Subsequently, Bright Food's acquisition of the brand is a momentous occurrence. The company deepened its involvement in 2020, launching a China-specific subsidiary. The same year, the Shanghai-based enterprise also took the helm over Salov's global distribution, further developing a new olive oil market.
A century of savvy expansion fueled Salov's global rise
Impressively, Filippo Berio olive oil has been in circulation since 1867. Several decades later, in 1919, the daughter of founder Filippo Berio created Salov as a cooperative. To this day, the company operates under this name, an acronym for Società Anonima Lucchese Olii e Vini (Anonymous Society for Oils and Wines of the Province of Lucca). Yet despite such regional affiliation, the European enterprise set its sights on global distribution from its earliest days. Salov products appeared in the U.S. by the 1930s and continued growing into the 1950s, including the launch of the Sagra brand in 1959.
The olive oil's global momentum rarely slowed. The Salov portfolio gained a U.S. subsidiary in 1987, a United Kingdom one in 1999, and Singapore in 2011. In 2016, Salov made yet another profitable decision by opening a branch in Russia. With such a trajectory of expansion, the sale to China comes hardly as a left turn, but rather as another chapter of savvy investment.

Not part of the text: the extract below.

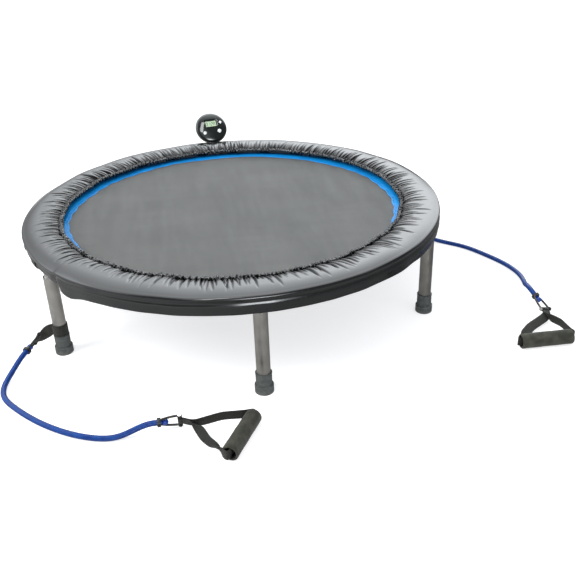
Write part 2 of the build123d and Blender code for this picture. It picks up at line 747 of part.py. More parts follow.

Chinese interest in olive oil has been on the rise since 2001. Simultaneously, the country has increasingly participated in global trade — including forging strong economic ties with Italy in 2019 through the Belt and Road Initiative. Subsequently, olive oil falls in line as one of many valuable commodities traded through China. While Spain may produce the most olive oil, it's an Italian brand that defines such an impressive global network.